All my friends know I am crazy about banana bread. I found the best recipe ever, and I make it all the time. Even people who aren’t a fan of bananas usually like it. It’s really delicious. Anyway, of course I am browsing pinterest the other night and I see a recipe for a healthy strawberry banana bread. The recipe uses whole wheat flour, brown sugar or a sugar substitute, and greek yogurt. No butter, no oil, no white flour….how can this turn out well? I was practically drooling over the photos she posted so I decided I needed to make this asap. I remembered that we had 2 brown bananas in the fridge, and after reading the recipe, I knew we had all the other ingredients as well. I decided to make it while dinner was baking…I was already in the kitchen anyway, right?
About an hour later it was ready. At first I wasn’t sure how it had turned out because the top was a little browner than usual. But, then I remember the wheat flour and thought maybe that was why. As I cut into the bread I could see it was super moist and already I was drooling again. This is a great ‘healthy’ recipe that really makes you feel like you are indulging. It is going to be a staple from now on! Try it, you will LOVE IT! The girl over at No Sugar Sweet Life is a genius!!

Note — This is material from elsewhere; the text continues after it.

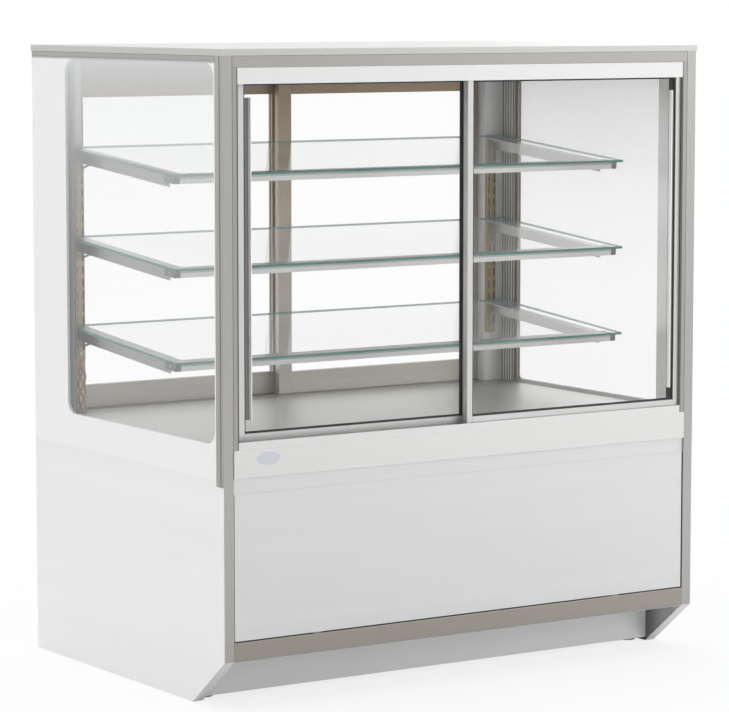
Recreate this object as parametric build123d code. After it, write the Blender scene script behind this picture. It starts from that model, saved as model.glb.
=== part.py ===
from build123d import *
import math
import os

# A free-standing self-service bakery case: a closed sheet-metal base, a glazed upper
# cabinet with three sloping glass shelves, two sliding doors for shoppers at the front
# and two for staff at the back.
# Millimetres. X runs along the front, Y to the back, Z up. The origin is on the floor,
# under the middle of the footprint, and the front faces -Y.

# Overall size
WIDTH = 1219.0
DEPTH = 820.0
HEIGHT = 1350.0
CAP_OVERHANG = 1.5

# Sheet and tube
SHEET = 1.5
EDGE = 1.0
BUTT_GAP = 0.5

# Lower cabinet
TOE_HEIGHT = 102.0
TOE_DEPTH = 129.0
KICK_CLEARANCE = 8.0
RAIL_HEIGHT = 39.0
END_PANEL_HEIGHT = 476.0
LOWER_POST_TOP = 463.0
PANEL_HEIGHT = 306.0
PANEL_RECESS = 2.0
PANEL_REVEAL = 2.0
PANEL_RETURN = 18.0
TRIM_HEIGHT = 32.0
TRIM_RECESS = 3.5
NOSE_HEIGHT = 58.0
REAR_PANEL_RECESS = 8.0
FRAME_TUBE = 40.0
FRAME_WALL = 2.0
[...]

- 1.5 cups whole wheat flour
- 1.5 tsp baking powder
- 1/2 tsp kosher salt
- 1/2 cup brown sugar (or 1/4 cup agave)
- 3 large ripe bananas (I used 2)
- 2 eggs
- 6 oz. Chobani Strawberry Banana Greek yogurt (I used Strawberry)
- 1 cup diced fresh strawberries
- Preheat oven to 375 degrees. Start by combining flour, baking powder, and salt in a large mixing bowl.
- In a separate bowl, mash bananas with a fork until they are gooey and liquid-like.
- Add eggs and sugar and mix thoroughly.
- Add greek yogurt
- Whisk until everything is well combined and there are no lumps.
- Pour the wet ingredients into the dry ingredients, and mix until just combined. At this point, fold in the fresh strawberries!
- Pour batter into a greased loaf pan and distribute evenly.
- Put into the oven and bake for one hour, or until the top is golden brown and a toothpick comes out clean (55 minutes for me).
- Transfer to a cooling rack and (try to) let the bread cool for at least ten minutes before slicing.